Start of INFORMATION PROVIDED

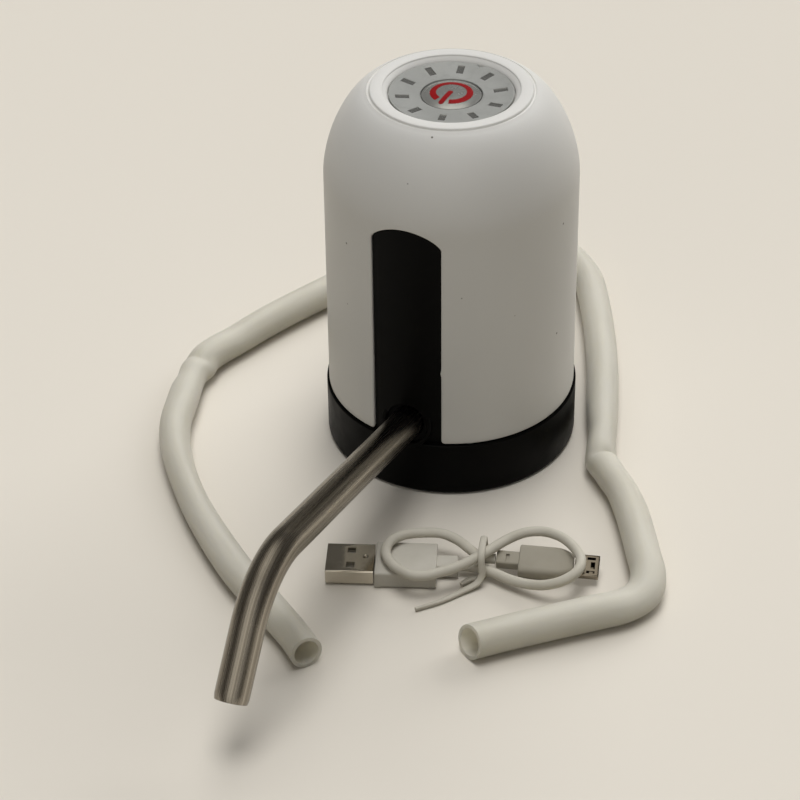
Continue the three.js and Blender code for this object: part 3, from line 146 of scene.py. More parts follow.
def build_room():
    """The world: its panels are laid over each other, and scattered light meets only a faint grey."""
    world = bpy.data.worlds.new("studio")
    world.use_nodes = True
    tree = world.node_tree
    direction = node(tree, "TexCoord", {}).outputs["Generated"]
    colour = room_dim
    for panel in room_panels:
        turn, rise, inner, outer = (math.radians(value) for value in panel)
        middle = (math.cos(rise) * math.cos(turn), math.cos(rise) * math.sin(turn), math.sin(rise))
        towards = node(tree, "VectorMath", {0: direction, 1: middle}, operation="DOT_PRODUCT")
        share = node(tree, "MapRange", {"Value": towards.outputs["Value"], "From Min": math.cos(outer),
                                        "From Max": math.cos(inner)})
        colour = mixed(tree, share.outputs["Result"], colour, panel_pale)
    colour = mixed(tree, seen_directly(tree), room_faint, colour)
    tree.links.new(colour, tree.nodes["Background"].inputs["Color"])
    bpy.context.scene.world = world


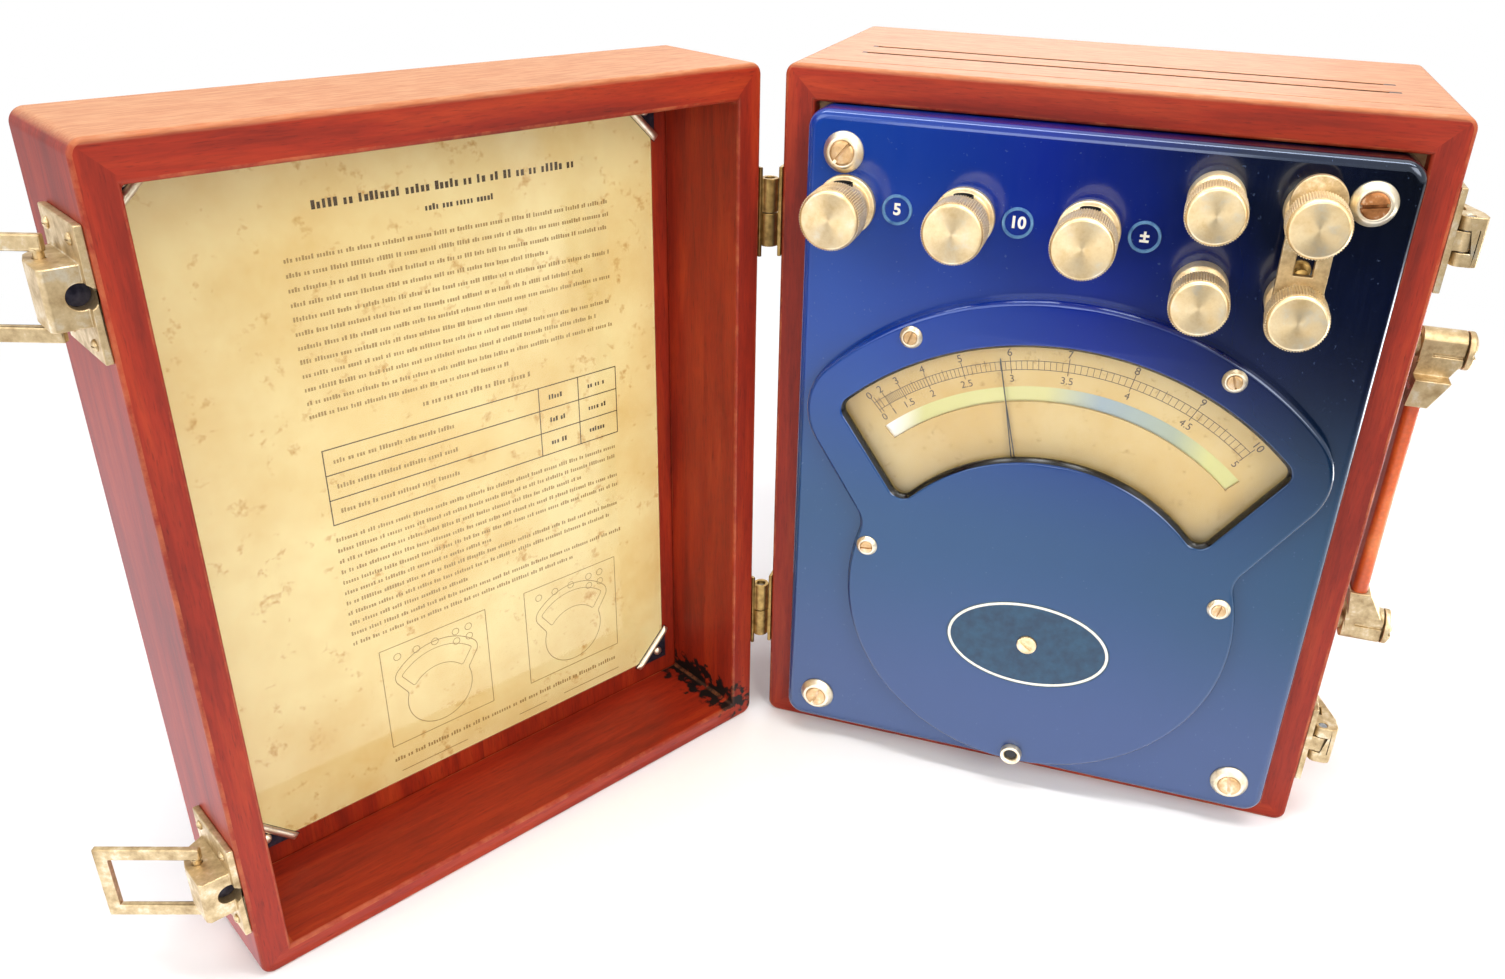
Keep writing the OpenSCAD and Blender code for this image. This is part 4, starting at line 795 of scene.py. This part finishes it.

End of INFORMATION PROVIDED
Start of INFORMATION PROVIDED

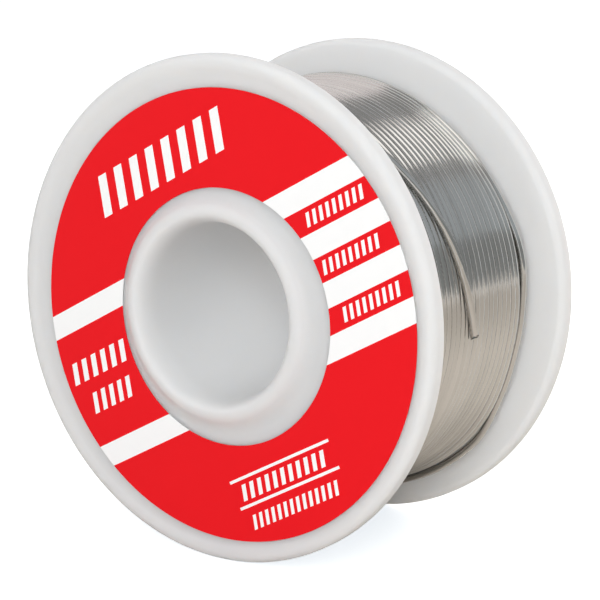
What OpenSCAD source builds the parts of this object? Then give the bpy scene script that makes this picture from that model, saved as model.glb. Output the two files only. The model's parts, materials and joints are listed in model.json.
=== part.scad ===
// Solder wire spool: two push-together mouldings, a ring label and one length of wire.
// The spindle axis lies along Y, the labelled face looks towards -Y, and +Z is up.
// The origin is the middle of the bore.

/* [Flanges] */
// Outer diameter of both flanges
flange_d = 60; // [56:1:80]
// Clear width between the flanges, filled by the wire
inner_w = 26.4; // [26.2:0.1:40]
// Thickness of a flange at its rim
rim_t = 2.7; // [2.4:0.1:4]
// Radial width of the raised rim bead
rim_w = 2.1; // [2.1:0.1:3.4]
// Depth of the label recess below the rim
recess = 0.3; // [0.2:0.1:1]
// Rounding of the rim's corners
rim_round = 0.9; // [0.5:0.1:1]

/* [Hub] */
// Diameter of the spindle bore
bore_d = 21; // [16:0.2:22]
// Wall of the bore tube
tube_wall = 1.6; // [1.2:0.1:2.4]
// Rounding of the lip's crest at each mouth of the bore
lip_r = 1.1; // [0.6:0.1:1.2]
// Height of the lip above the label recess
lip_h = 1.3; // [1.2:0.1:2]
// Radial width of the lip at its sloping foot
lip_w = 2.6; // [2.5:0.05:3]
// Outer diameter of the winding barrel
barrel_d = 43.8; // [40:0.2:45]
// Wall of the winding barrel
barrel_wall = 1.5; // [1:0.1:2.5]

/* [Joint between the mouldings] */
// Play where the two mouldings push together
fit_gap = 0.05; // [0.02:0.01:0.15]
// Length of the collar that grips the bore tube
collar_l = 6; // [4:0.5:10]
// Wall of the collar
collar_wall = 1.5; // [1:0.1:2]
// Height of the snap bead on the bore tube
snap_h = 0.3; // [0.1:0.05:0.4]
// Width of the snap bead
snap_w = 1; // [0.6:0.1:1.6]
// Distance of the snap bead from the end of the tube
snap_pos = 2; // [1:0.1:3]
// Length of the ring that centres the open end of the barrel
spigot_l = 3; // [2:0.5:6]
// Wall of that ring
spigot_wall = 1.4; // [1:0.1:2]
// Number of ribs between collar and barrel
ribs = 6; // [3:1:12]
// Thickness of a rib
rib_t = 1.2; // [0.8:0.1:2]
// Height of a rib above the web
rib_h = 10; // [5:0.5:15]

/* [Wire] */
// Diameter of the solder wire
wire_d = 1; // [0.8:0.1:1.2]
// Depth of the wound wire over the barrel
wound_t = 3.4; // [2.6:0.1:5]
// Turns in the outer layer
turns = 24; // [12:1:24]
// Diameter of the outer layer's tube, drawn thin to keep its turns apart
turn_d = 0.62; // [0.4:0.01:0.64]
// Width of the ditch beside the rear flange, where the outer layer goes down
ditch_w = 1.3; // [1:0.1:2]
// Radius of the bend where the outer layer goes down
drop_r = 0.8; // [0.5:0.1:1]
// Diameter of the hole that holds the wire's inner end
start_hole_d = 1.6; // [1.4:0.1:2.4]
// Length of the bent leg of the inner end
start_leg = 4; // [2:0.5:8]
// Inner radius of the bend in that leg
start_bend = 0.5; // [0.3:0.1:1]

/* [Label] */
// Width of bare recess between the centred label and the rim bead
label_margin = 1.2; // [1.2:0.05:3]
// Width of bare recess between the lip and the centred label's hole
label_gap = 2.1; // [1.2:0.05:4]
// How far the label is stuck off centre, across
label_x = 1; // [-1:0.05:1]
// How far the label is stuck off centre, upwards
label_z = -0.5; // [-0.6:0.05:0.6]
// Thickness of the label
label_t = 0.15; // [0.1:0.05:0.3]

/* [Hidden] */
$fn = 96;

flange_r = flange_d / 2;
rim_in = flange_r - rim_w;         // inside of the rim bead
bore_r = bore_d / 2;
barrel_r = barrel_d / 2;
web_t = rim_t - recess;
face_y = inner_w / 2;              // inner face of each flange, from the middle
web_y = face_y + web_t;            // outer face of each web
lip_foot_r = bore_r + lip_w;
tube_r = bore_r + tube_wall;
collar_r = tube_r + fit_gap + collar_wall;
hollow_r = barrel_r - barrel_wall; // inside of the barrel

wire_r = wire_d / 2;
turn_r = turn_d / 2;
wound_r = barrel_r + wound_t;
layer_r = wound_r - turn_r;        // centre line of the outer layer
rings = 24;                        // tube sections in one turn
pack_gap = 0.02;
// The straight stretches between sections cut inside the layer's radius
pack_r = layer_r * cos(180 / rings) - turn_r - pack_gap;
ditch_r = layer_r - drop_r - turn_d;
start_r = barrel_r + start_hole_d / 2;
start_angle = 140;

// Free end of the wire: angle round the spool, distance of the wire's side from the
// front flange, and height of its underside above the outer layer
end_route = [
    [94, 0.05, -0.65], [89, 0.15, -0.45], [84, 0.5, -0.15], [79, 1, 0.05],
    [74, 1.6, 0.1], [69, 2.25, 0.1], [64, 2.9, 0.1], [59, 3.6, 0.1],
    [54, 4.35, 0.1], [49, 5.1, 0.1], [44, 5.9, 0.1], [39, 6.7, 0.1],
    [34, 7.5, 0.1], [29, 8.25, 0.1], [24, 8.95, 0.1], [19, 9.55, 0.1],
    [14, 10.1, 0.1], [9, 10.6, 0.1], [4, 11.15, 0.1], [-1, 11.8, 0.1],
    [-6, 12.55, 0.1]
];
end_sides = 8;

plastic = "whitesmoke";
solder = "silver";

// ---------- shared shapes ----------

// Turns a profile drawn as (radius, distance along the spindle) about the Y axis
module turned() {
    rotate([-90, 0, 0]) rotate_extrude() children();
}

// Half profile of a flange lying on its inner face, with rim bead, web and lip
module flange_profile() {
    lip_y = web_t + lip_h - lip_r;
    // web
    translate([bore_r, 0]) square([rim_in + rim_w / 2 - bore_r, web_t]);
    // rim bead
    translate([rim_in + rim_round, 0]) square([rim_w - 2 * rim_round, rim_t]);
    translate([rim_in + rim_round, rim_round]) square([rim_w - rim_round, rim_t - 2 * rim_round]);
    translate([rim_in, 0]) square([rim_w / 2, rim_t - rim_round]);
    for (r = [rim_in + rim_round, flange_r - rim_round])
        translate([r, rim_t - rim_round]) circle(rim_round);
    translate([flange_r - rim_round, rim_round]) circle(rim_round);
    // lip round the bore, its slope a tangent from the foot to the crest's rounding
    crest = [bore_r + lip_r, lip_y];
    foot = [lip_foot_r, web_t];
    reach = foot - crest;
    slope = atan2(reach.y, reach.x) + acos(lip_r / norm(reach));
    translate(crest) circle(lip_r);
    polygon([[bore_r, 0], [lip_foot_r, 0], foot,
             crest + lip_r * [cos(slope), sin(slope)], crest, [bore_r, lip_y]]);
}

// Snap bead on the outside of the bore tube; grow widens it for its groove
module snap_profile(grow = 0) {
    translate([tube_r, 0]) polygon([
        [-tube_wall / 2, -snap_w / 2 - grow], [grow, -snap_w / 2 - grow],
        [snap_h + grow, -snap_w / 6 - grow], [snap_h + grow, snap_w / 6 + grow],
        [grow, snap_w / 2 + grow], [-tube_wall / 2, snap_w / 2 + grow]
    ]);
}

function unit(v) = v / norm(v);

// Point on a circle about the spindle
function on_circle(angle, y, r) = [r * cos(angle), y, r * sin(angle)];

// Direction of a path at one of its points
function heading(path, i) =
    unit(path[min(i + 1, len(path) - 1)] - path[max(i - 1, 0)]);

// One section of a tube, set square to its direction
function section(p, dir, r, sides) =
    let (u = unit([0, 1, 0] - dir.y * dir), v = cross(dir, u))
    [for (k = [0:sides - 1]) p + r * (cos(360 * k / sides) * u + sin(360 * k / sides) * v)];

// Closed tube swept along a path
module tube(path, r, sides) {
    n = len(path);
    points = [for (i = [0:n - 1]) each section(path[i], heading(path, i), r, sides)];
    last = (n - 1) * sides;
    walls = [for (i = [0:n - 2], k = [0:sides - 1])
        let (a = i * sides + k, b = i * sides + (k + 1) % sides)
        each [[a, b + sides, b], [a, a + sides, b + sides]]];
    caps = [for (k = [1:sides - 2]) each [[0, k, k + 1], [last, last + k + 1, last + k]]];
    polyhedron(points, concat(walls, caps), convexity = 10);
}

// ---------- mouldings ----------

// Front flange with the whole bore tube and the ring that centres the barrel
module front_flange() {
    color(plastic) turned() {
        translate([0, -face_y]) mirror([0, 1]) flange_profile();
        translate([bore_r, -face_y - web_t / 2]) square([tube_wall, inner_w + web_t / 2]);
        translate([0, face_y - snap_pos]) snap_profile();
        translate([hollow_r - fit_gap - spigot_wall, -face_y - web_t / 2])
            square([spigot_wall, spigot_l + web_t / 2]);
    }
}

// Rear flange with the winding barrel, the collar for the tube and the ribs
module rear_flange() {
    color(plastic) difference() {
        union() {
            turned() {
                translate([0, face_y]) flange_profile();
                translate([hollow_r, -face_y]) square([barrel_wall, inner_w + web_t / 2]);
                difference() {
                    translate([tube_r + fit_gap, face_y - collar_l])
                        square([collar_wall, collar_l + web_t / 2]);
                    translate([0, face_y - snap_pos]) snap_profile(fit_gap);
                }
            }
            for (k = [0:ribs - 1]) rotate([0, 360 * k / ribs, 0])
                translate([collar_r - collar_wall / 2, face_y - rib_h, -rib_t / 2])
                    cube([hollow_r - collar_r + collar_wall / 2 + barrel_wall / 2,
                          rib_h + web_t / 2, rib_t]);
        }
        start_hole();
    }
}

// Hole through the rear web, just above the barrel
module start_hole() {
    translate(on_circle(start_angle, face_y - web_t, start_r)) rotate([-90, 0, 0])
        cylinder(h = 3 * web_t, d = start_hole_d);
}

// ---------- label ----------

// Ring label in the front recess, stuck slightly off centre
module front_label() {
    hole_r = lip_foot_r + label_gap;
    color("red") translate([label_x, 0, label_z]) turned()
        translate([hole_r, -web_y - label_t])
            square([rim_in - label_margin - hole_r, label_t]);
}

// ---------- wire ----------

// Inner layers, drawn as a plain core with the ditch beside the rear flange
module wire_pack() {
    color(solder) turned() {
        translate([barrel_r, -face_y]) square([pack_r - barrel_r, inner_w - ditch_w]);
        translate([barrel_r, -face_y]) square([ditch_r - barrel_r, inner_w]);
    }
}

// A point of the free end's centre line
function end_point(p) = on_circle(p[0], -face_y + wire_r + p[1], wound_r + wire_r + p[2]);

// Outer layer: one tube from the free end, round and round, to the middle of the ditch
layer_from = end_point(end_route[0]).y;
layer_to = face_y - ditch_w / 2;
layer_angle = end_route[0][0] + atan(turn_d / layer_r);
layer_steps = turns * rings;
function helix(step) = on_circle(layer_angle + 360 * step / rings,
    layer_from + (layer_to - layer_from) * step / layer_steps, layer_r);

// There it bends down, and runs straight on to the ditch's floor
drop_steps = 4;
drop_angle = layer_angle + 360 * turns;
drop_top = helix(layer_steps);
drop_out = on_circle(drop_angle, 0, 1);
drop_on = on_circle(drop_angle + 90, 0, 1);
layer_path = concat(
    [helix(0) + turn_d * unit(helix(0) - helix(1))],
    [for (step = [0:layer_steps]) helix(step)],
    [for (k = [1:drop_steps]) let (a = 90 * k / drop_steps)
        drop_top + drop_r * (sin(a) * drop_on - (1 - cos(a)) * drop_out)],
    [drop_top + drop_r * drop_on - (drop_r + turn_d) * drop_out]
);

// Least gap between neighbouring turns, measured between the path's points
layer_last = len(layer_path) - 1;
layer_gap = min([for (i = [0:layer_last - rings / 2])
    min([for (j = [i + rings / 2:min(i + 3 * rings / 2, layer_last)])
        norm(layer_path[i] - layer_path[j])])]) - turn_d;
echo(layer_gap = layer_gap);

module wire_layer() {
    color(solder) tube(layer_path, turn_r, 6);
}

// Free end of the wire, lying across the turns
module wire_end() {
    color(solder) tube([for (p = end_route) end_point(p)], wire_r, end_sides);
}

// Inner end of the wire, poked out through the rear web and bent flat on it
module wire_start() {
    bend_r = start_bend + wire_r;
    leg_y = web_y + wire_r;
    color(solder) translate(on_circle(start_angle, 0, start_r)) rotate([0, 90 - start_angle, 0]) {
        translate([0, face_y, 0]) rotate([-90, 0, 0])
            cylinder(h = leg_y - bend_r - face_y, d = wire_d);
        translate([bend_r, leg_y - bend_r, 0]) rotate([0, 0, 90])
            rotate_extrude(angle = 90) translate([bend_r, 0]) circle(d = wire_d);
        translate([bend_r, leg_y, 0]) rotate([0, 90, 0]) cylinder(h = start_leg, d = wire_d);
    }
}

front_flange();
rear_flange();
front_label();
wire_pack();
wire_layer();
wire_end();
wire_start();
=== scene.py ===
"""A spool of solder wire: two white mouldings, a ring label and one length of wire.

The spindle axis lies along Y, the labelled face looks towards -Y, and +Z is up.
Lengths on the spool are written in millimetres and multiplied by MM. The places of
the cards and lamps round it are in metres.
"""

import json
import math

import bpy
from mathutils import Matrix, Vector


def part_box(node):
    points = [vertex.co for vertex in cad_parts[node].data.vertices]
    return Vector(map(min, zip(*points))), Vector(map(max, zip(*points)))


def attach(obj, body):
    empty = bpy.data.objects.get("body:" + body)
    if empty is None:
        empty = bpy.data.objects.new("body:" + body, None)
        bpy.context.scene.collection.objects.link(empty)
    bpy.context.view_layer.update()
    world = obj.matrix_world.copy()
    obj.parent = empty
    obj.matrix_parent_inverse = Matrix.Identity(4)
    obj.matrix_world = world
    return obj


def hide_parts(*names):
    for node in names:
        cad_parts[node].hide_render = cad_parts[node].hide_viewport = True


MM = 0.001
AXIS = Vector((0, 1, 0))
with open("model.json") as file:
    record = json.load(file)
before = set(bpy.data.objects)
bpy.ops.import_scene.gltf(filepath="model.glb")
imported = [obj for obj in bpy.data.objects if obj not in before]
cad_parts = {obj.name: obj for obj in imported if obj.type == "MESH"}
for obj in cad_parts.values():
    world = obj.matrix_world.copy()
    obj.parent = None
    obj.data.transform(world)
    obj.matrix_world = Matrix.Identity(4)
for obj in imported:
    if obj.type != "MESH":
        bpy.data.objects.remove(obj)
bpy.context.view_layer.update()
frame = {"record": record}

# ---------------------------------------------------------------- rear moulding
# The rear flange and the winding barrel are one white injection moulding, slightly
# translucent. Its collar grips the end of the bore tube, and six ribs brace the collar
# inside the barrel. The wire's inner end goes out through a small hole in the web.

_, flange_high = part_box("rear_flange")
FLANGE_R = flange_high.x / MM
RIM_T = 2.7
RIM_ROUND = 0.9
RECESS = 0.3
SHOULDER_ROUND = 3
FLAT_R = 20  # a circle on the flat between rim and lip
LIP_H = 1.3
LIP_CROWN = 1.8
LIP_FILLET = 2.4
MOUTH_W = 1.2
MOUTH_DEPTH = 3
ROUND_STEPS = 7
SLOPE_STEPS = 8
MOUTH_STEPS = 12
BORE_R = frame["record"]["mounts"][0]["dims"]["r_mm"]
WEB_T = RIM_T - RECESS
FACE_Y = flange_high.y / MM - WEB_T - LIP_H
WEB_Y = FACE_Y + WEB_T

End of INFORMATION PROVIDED
Start of INFORMATION PROVIDED

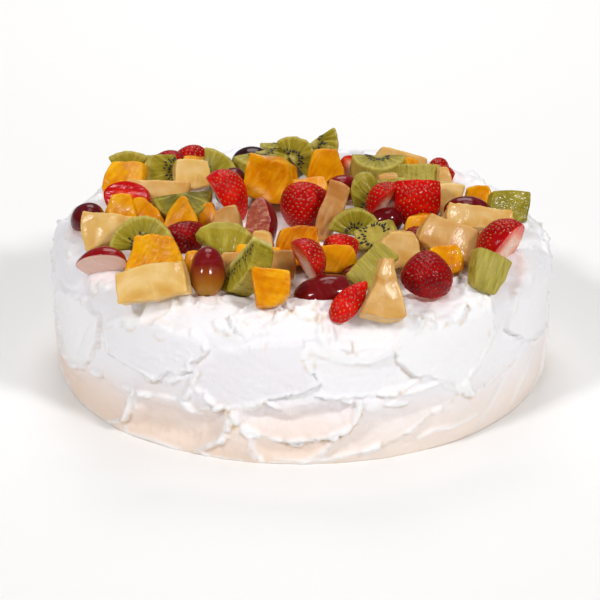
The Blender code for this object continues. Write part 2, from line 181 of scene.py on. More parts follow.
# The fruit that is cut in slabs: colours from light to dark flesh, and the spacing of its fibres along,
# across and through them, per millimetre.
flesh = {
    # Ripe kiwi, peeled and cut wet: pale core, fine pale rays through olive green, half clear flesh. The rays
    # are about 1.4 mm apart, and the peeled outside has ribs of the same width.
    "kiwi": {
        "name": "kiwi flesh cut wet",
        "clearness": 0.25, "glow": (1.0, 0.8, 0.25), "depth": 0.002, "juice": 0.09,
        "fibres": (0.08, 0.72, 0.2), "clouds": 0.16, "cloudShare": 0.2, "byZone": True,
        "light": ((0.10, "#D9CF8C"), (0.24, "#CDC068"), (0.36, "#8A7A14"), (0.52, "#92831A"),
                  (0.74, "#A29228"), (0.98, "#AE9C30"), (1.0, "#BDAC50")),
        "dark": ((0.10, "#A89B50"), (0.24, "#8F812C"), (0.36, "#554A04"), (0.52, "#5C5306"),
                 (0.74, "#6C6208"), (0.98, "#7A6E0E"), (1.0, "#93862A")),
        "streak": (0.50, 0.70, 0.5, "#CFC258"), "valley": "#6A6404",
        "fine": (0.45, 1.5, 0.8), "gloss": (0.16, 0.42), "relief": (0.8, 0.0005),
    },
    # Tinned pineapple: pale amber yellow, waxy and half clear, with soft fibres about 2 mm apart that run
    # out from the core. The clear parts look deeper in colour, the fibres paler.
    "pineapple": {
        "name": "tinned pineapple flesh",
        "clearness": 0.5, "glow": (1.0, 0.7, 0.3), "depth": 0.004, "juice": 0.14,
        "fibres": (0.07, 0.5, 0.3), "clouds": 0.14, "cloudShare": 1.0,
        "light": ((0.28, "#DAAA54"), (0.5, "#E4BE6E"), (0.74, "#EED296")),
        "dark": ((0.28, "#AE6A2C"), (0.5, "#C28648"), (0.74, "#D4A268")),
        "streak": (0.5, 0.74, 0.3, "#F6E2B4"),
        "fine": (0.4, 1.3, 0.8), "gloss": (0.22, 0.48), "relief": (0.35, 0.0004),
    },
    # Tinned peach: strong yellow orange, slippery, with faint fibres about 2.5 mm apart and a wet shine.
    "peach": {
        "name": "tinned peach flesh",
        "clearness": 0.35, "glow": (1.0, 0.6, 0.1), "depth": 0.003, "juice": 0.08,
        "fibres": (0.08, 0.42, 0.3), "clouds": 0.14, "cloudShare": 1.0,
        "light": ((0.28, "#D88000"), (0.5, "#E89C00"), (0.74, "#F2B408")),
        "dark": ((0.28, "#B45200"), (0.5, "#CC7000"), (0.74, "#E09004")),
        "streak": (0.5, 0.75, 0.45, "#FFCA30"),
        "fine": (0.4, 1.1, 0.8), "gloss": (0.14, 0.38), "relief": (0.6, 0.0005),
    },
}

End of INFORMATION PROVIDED

- INSTRUCTIONS TO FOLLOW: The lines to return run from the one containing "across the turns" down to the one containing "in imported if"; give them exactly, both included, and no others.

- ANSWER TO THE TASK:
// Free end of the wire, lying across the turns
module wire_end() {
    color(solder) tube([for (p = end_route) end_point(p)], wire_r, end_sides);
}

// Inner end of the wire, poked out through the rear web and bent flat on it
module wire_start() {
    bend_r = start_bend + wire_r;
    leg_y = web_y + wire_r;
    color(solder) translate(on_circle(start_angle, 0, start_r)) rotate([0, 90 - start_angle, 0]) {
        translate([0, face_y, 0]) rotate([-90, 0, 0])
            cylinder(h = leg_y - bend_r - face_y, d = wire_d);
        translate([bend_r, leg_y - bend_r, 0]) rotate([0, 0, 90])
            rotate_extrude(angle = 90) translate([bend_r, 0]) circle(d = wire_d);
        translate([bend_r, leg_y, 0]) rotate([0, 90, 0]) cylinder(h = start_leg, d = wire_d);
    }
}

front_flange();
rear_flange();
front_label();
wire_pack();
wire_layer();
wire_end();
wire_start();
=== scene.py ===
"""A spool of solder wire: two white mouldings, a ring label and one length of wire.

The spindle axis lies along Y, the labelled face looks towards -Y, and +Z is up.
Lengths on the spool are written in millimetres and multiplied by MM. The places of
the cards and lamps round it are in metres.
"""

import json
import math

import bpy
from mathutils import Matrix, Vector


def part_box(node):
    points = [vertex.co for vertex in cad_parts[node].data.vertices]
    return Vector(map(min, zip(*points))), Vector(map(max, zip(*points)))


def attach(obj, body):
    empty = bpy.data.objects.get("body:" + body)
    if empty is None:
        empty = bpy.data.objects.new("body:" + body, None)
        bpy.context.scene.collection.objects.link(empty)
    bpy.context.view_layer.update()
    world = obj.matrix_world.copy()
    obj.parent = empty
    obj.matrix_parent_inverse = Matrix.Identity(4)
    obj.matrix_world = world
    return obj


def hide_parts(*names):
    for node in names:
        cad_parts[node].hide_render = cad_parts[node].hide_viewport = True


MM = 0.001
AXIS = Vector((0, 1, 0))
with open("model.json") as file:
    record = json.load(file)
before = set(bpy.data.objects)
bpy.ops.import_scene.gltf(filepath="model.glb")
imported = [obj for obj in bpy.data.objects if obj not in before]
cad_parts = {obj.name: obj for obj in imported if obj.type == "MESH"}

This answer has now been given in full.